There is but one way to heavenly wisdom, one way to gain true understanding and that is by becoming poor and childlike with the humble and crucified Jesus. True wisdom is marked with the sign of the Cross. Wisdom enters when we ask for one gift: the knowledge of Jesus Christ and him crucified (1 Cor 2:2). This is the knowledge that surpasses even that of Solomon. Saint Paul says, “I count everything as loss because of the surpassing worth of knowing Christ Jesus my Lord” (Phil 3:8).

When we have been led by the Holy Spirit into the bright darkness of the Cross we begin to look at and judge all things differently. Saint Paul says in our second reading that we come see that “in everything God works for good with those who love him” (Rom 8:28). We begin to see everything — including suffering, hardship, pain, weakness, rejection, and loss — as the material into which God weaves his own threads of holiness and glory.

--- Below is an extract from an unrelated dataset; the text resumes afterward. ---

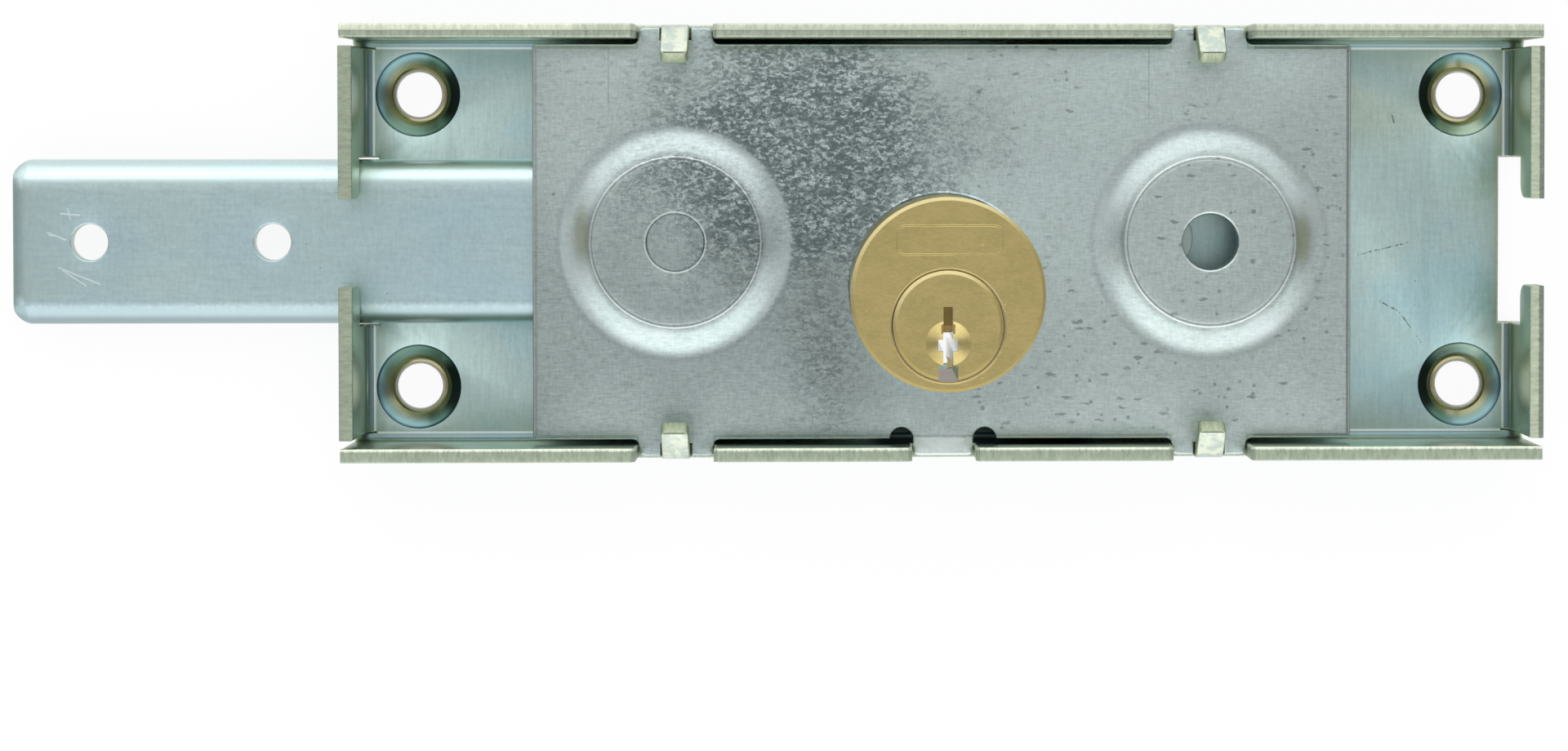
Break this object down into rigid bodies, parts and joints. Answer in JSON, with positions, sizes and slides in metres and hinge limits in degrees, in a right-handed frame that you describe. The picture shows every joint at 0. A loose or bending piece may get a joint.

This new way of measuring and weighing reality causes us to readjust our priorities. Saint Paul says: “For the sake of Christ I have suffered the loss of all things, and count them as refuse, in order that I may gain Christ, and be found in him” (Phil 3:8). Once we have discovered the mystery of the Cross, hidden like a treasure in the field, we go and sell all that we have and buy the field (Mt 13:44). The person who is searching for the meaning of life, for a reason to live and a reason to die, is like a merchant in search of fine pearls. He finds one of great value, goes and sells all that he has and buys it (Mt 13:45 46).

Christ is the treasure hidden in the field. Christ is the pearl of great value. The treasure is hidden in the Eucharist; the precious pearl is enshrined its mystery. The Eucharist is the Father giving us Christ and Christ lifting us up with himself to the Father in the Holy Spirit. Here is a gift infinitely greater than that given by God to Solomon.

In the Eucharist, the Lord comes to us, not in a dream by night, but in Word and Sacrament. He comes to us and says to us as he did to Solomon, “Ask what thou wilt that I should give thee” (1 K 3:5). For what shall we ask? Let us “hold nothing dearer than Christ” (RB 5:2); let us ask for nothing but Christ. Then shall the Father say to us, as he once said to Solomon: “Because thou hast asked this thing . . . behold I have done for thee according to thy words” (1 K 3:11-12). O paradox of God become obedient to the word of man! O Holy Wisdom, give us to ask rightly!